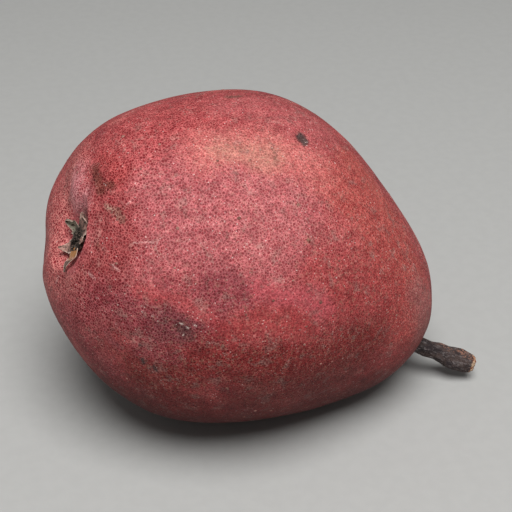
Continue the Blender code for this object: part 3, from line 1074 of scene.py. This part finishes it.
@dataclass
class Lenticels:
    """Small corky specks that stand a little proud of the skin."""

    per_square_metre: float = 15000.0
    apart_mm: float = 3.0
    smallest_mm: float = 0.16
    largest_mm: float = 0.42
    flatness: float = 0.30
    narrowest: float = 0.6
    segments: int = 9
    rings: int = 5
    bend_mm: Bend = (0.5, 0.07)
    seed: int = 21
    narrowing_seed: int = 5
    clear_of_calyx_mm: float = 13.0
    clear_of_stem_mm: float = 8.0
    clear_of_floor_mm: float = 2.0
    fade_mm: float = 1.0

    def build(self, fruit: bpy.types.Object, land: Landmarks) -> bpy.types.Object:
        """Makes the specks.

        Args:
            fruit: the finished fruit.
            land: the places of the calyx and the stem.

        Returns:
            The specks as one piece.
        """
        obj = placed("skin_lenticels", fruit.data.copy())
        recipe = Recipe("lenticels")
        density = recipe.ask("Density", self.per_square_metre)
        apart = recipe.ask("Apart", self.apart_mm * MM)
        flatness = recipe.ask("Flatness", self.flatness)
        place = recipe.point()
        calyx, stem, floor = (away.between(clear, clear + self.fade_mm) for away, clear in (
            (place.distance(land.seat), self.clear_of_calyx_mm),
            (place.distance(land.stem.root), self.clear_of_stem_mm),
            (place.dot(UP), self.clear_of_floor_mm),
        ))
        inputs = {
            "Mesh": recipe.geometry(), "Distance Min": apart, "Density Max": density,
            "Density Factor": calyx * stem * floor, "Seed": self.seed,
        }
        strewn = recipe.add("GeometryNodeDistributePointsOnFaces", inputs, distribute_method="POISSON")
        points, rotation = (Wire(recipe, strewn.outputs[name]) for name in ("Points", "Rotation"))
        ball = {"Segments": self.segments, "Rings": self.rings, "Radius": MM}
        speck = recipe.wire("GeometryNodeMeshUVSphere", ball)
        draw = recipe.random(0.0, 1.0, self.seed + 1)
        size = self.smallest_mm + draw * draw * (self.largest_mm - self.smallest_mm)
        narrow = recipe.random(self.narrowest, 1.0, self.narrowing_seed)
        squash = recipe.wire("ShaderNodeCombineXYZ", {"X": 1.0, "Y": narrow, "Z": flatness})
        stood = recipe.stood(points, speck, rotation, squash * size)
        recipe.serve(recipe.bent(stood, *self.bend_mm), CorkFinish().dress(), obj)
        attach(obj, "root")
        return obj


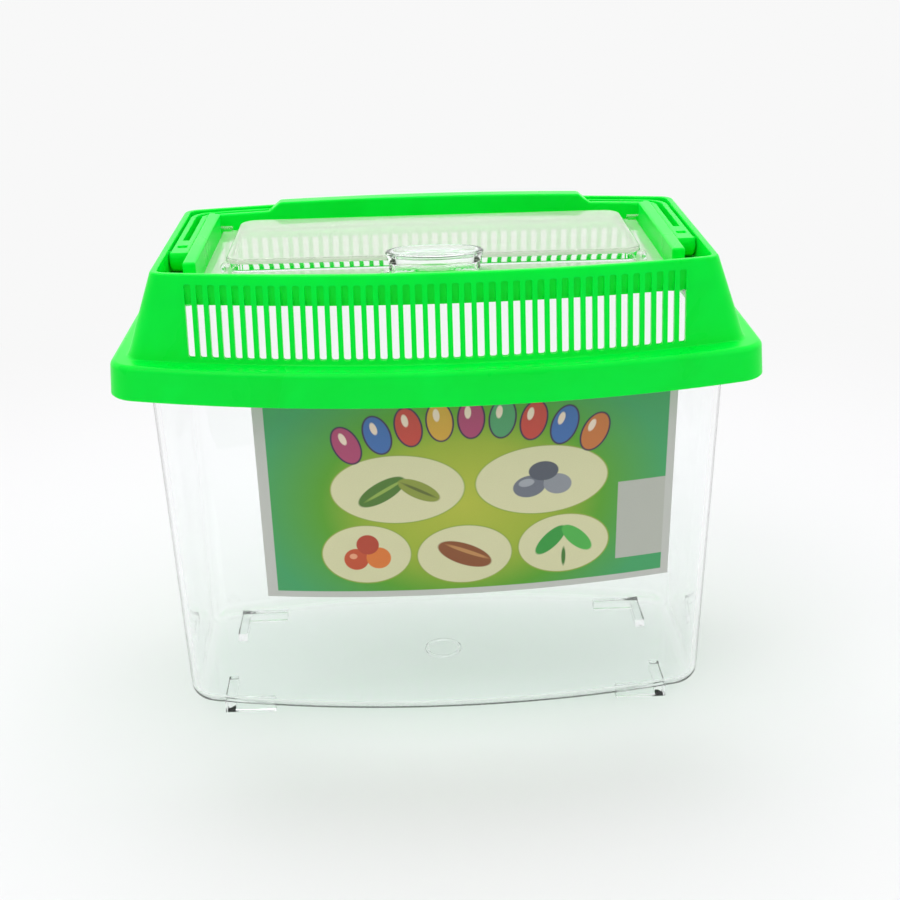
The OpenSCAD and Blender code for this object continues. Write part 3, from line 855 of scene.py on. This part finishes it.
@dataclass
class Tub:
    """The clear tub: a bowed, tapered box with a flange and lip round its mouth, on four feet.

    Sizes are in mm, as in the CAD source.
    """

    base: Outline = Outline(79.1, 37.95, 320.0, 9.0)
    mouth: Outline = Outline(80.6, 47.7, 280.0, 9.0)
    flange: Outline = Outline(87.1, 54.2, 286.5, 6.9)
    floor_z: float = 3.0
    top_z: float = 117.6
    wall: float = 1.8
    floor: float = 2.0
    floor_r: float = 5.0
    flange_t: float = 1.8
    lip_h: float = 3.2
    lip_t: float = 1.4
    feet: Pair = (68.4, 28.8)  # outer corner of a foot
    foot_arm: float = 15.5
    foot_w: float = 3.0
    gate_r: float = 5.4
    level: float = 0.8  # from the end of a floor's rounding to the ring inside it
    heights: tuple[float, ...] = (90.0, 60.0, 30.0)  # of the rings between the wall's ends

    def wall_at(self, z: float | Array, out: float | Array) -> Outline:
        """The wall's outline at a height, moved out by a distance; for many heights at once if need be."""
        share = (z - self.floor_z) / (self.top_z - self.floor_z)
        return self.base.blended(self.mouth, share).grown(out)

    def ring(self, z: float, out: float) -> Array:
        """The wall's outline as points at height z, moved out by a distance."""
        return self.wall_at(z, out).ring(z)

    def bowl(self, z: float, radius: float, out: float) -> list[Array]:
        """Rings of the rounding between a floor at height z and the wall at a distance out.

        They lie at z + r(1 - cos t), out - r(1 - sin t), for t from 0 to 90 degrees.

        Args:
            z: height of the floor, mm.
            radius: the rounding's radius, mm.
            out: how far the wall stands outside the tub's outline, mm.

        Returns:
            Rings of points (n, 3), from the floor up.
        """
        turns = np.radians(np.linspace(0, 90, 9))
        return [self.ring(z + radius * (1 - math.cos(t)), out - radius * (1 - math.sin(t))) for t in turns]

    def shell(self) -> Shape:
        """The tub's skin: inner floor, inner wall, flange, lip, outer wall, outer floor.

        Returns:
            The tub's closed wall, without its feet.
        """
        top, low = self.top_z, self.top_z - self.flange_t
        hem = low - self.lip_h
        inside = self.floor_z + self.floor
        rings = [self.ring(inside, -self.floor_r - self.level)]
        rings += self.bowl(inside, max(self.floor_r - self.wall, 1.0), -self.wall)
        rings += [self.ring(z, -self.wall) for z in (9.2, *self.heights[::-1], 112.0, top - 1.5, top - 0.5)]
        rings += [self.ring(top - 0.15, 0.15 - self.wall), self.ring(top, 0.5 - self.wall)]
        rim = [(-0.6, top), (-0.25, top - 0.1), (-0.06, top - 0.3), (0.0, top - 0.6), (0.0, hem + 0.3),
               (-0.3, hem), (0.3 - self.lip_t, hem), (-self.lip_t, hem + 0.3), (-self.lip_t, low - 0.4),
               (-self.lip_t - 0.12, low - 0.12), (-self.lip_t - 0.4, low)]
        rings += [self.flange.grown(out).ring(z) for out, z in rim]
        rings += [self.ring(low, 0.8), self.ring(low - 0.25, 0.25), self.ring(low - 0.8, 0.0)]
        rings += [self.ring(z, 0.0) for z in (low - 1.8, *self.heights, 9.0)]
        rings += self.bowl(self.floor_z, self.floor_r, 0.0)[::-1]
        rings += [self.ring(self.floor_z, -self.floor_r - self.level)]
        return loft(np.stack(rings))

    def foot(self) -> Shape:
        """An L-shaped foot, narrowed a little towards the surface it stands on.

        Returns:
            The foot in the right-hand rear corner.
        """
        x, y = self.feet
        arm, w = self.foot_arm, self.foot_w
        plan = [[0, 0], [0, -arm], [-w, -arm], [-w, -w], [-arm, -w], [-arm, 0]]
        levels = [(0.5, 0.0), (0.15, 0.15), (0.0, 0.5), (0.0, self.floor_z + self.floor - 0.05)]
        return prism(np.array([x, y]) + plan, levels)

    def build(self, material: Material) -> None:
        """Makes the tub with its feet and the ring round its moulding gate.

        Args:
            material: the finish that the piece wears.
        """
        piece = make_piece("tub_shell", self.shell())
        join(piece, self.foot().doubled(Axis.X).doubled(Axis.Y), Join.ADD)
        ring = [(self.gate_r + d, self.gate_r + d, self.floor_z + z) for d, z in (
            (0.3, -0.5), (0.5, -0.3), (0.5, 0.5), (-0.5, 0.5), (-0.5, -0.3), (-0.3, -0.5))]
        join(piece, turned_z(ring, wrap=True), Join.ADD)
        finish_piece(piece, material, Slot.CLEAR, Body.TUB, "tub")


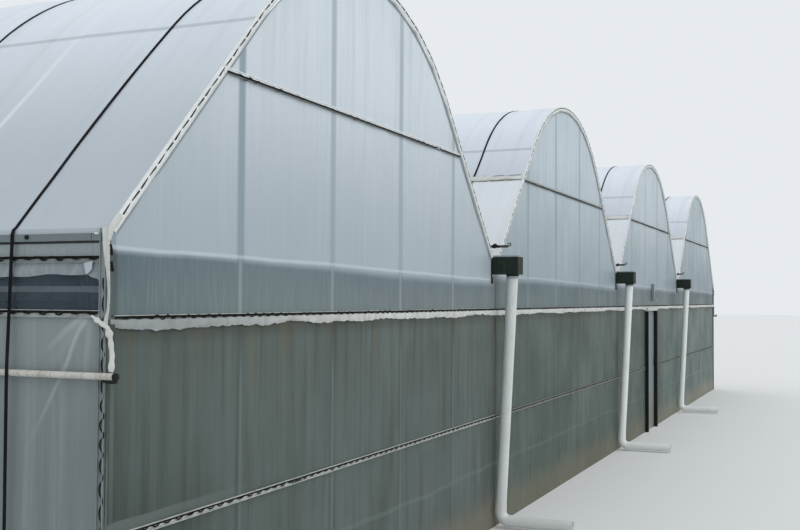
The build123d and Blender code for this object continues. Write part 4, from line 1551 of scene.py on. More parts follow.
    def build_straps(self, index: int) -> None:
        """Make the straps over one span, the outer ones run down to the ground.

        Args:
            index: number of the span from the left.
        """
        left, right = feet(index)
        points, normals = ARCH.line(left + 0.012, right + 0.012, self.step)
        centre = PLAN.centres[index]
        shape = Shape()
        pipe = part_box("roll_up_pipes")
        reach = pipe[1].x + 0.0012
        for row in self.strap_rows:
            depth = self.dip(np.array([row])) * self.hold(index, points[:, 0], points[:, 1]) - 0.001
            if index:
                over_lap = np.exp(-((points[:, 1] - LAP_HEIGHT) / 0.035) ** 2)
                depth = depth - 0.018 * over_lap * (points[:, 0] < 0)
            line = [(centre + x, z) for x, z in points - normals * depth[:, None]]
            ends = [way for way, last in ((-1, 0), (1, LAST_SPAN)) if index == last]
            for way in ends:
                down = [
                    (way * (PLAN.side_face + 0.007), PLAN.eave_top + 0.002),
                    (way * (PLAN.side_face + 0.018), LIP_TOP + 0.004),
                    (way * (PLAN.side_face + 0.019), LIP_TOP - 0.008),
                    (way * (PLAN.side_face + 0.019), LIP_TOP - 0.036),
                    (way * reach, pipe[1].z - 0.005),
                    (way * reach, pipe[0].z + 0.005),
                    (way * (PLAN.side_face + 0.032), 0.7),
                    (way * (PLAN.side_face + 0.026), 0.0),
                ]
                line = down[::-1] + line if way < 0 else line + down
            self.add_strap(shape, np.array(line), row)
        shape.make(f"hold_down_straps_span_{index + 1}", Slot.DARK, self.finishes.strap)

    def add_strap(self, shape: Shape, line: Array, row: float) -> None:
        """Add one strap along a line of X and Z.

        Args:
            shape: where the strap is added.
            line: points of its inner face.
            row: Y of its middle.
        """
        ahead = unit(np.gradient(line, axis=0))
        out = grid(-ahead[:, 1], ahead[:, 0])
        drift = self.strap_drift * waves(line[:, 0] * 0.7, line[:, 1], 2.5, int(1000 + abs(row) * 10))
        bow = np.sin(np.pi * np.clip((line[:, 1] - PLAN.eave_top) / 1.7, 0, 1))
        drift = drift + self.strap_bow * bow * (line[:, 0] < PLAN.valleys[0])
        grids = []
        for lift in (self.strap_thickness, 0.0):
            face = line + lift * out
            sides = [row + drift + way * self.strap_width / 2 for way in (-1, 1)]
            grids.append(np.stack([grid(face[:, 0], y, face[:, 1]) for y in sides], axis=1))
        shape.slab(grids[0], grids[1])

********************

-- Objective --
Return the opening line of the data and every line after it through the line containing "land: the places", please, exactly as written and with nothing added.

-- Response for this exercise --
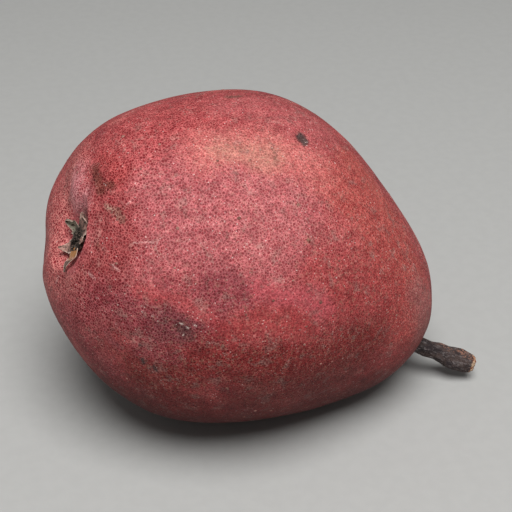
Continue the Blender code for this object: part 3, from line 1074 of scene.py. This part finishes it.
@dataclass
class Lenticels:
    """Small corky specks that stand a little proud of the skin."""

    per_square_metre: float = 15000.0
    apart_mm: float = 3.0
    smallest_mm: float = 0.16
    largest_mm: float = 0.42
    flatness: float = 0.30
    narrowest: float = 0.6
    segments: int = 9
    rings: int = 5
    bend_mm: Bend = (0.5, 0.07)
    seed: int = 21
    narrowing_seed: int = 5
    clear_of_calyx_mm: float = 13.0
    clear_of_stem_mm: float = 8.0
    clear_of_floor_mm: float = 2.0
    fade_mm: float = 1.0

    def build(self, fruit: bpy.types.Object, land: Landmarks) -> bpy.types.Object:
        """Makes the specks.

        Args:
            fruit: the finished fruit.
            land: the places of the calyx and the stem.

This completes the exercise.